PROBLEM TO WORK ON:
Return all lines with the word "from" in them.

DATA LINES:
::::::::

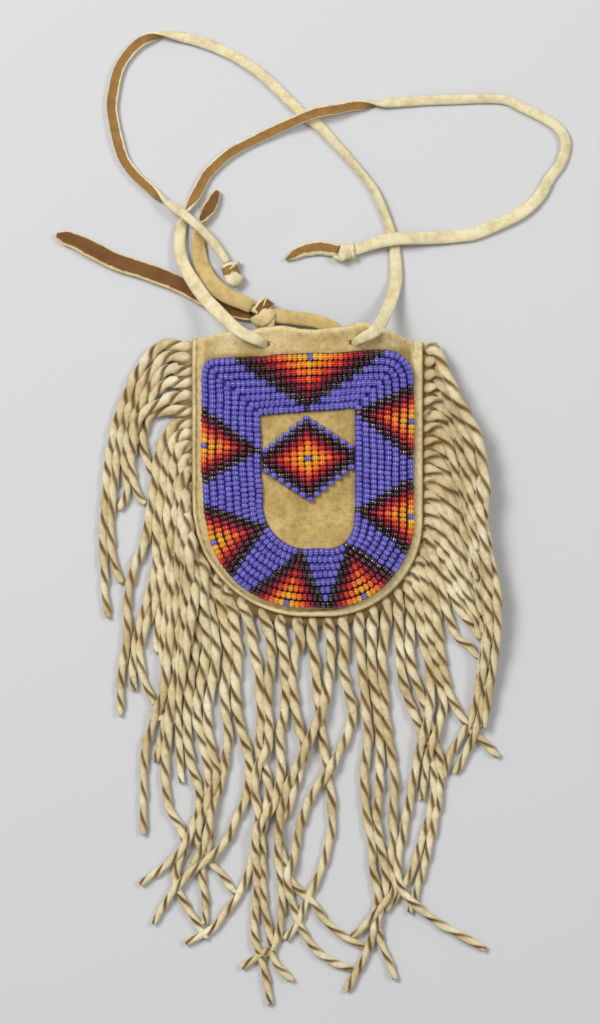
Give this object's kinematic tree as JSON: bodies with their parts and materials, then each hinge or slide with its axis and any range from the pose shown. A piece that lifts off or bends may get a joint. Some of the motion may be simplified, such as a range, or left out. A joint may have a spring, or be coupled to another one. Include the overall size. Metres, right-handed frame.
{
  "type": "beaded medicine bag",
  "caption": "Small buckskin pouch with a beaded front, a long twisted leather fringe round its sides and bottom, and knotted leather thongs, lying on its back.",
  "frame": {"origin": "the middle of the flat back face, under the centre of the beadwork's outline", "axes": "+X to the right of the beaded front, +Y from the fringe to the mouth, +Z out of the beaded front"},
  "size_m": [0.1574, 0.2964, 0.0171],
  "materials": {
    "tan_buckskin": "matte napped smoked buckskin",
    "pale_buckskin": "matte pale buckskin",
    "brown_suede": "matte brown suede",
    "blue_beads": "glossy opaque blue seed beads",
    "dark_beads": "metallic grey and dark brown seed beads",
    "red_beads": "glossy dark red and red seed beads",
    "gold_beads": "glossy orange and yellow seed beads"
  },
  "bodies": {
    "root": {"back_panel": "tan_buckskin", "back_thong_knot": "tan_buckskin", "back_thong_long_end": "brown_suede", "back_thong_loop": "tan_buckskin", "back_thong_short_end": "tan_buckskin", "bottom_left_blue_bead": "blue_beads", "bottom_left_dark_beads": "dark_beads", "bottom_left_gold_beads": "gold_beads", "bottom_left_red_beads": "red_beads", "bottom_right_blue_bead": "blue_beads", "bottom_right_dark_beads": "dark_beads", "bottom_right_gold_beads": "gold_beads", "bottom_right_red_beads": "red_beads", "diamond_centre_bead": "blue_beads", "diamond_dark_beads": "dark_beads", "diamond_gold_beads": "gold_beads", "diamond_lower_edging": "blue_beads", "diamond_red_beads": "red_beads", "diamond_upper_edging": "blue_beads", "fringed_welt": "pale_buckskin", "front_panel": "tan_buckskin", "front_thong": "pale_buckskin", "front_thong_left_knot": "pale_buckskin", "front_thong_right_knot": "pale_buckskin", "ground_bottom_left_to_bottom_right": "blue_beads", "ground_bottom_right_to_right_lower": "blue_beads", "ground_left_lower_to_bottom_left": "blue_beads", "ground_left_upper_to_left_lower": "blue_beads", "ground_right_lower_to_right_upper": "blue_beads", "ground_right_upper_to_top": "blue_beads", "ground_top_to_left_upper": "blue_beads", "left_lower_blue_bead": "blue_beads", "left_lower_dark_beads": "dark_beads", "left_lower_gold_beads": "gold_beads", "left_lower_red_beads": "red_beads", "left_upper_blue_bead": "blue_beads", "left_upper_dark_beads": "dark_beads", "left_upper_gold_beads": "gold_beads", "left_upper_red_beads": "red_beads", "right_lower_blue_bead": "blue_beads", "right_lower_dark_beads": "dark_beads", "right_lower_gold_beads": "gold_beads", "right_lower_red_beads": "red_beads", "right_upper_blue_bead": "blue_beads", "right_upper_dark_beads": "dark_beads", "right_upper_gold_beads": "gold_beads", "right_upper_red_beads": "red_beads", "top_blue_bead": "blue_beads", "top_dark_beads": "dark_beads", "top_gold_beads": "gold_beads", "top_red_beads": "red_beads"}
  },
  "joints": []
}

::::::::

TASK ANSWER:
Give this object's kinematic tree as JSON: bodies with their parts and materials, then each hinge or slide with its axis and any range from the pose shown. A piece that lifts off or bends may get a joint. Some of the motion may be simplified, such as a range, or left out. A joint may have a spring, or be coupled to another one. Include the overall size. Metres, right-handed frame.
  "frame": {"origin": "the middle of the flat back face, under the centre of the beadwork's outline", "axes": "+X to the right of the beaded front, +Y from the fringe to the mouth, +Z out of the beaded front"},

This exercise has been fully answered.